Synchronous movement of multiarm technology
"Very important," says Mike Wehn is the motion profile of the robot. The R 2000iB robots used have to pick up the parallel stringers provided aligned in parallel with the mold, lift them in a flip over motion and then place them with a millimeter precision inside the mold. What is currently is being tested with only two robots could soon take on large dimensions: Then there will 4 robots on each long side of the mold handling up to 18m long stringers. This requires precision but even more synchronization of the movement. Using conventional programming this would be a difficult undertaking. “Thanks to the multiarm feature this is very comfortable to teach" says Mike Wehn about the robot teaching operations.
The sequence looks like that the robots pick up a stringer each, then by a flip over motion transfer it into the mold and hold it a few centimeters above the material surface. Any uncontrolled swinging of the stringers must be prevented by all means. As with the bonding of a long strip of cellotape one end of the stringer will then be placed on the surface exactly by the head. Slowly the robot moves with the so-called roll-bonding head along the rail axis until the entire stringers are inserted. In this manner the stringer can be inserted largely without any reactive force.

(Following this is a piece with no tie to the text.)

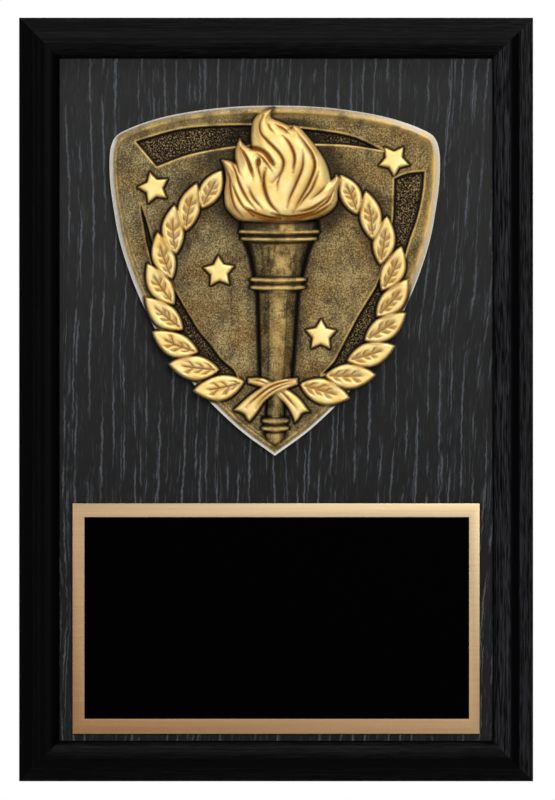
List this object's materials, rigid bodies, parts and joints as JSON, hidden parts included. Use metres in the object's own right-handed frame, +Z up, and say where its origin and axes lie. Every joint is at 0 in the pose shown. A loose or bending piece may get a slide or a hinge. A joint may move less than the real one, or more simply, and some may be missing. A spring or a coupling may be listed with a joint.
{
  "type": "presentation plaque",
  "caption": "Upright wall award plaque: black framed wood panel, cast bronze-and-gold shield with torch and laurel wreath, and a blank black engraving plate with a gold border.",
  "frame": {"origin": "middle of the flat back, in the plane of the wall", "axes": "+Z up along the plaque's height, +Y out of the back towards the wall, -Y out of the decorated face, +X to the right as the face is looked at"},
  "size_m": [0.1524, 0.0194, 0.2264],
  "materials": {
    "black_ash_veneer": "black stained open-grain veneer, satin, with blue-grey grain streaks",
    "black_frame_lacquer": "black satin lacquer on moulded wood",
    "brushed_brass": "fine brushed gold border round a flush black lacquered field",
    "bronzed_resin": "cast resin in antique bronze with gold painted flame, wreath, ribbon and stars"
  },
  "bodies": {
    "root": {"panel": "black_ash_veneer", "rail_top": "black_frame_lacquer", "rail_left": "black_frame_lacquer", "rail_bottom": "black_frame_lacquer", "rail_right": "black_frame_lacquer", "engraving_plate": "brushed_brass", "shield_casting": "bronzed_resin"}
  },
  "joints": []
}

Mike Wehn explains why even the inserting should be done without any force or tension: "During positioning we must achieve an accuracy of plus / minus three tenths of a millimeter." Wehn: "Our task was, among other things, to demonstrate that we can automate this positioning in a highly repeatable accurate and stable manner."
In order to ensure the absolute accuracy over the entire work area of 18 x 3.5 meters for the whole process a Leica system was added that measures the robot during its motion across the stringers near the TCP and corrects deviations occurring by adjusting the 3D model.